§ Short problem: Write the material out again exactly.

-*-

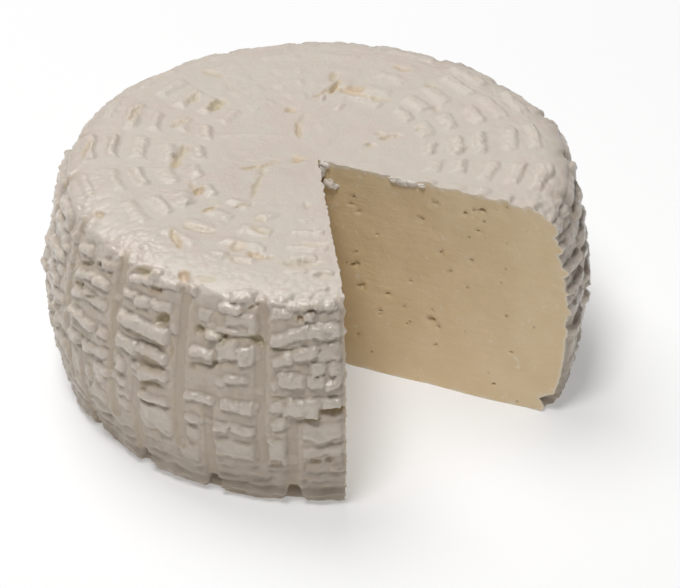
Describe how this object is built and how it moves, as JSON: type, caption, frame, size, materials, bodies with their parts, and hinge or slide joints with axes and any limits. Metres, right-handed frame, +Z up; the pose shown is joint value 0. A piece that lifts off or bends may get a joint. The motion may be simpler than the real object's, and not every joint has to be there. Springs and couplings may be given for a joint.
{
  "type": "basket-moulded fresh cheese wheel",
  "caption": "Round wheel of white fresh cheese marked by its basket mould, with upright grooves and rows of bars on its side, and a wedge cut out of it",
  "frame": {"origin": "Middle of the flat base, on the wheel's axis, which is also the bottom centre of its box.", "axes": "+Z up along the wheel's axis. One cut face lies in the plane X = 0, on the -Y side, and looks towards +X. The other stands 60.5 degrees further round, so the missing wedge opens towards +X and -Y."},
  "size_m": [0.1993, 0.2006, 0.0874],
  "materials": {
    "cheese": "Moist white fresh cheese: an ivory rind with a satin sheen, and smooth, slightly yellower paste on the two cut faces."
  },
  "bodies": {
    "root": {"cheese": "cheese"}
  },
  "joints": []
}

-*-

§ Complete response:
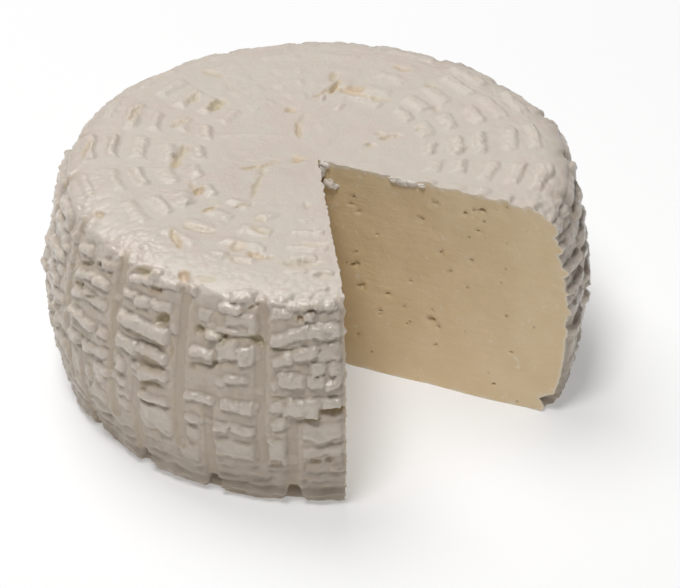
Describe how this object is built and how it moves, as JSON: type, caption, frame, size, materials, bodies with their parts, and hinge or slide joints with axes and any limits. Metres, right-handed frame, +Z up; the pose shown is joint value 0. A piece that lifts off or bends may get a joint. The motion may be simpler than the real object's, and not every joint has to be there. Springs and couplings may be given for a joint.
{
  "type": "basket-moulded fresh cheese wheel",
  "caption": "Round wheel of white fresh cheese marked by its basket mould, with upright grooves and rows of bars on its side, and a wedge cut out of it",
  "frame": {"origin": "Middle of the flat base, on the wheel's axis, which is also the bottom centre of its box.", "axes": "+Z up along the wheel's axis. One cut face lies in the plane X = 0, on the -Y side, and looks towards +X. The other stands 60.5 degrees further round, so the missing wedge opens towards +X and -Y."},
  "size_m": [0.1993, 0.2006, 0.0874],
  "materials": {
    "cheese": "Moist white fresh cheese: an ivory rind with a satin sheen, and smooth, slightly yellower paste on the two cut faces."
  },
  "bodies": {
    "root": {"cheese": "cheese"}
  },
  "joints": []
}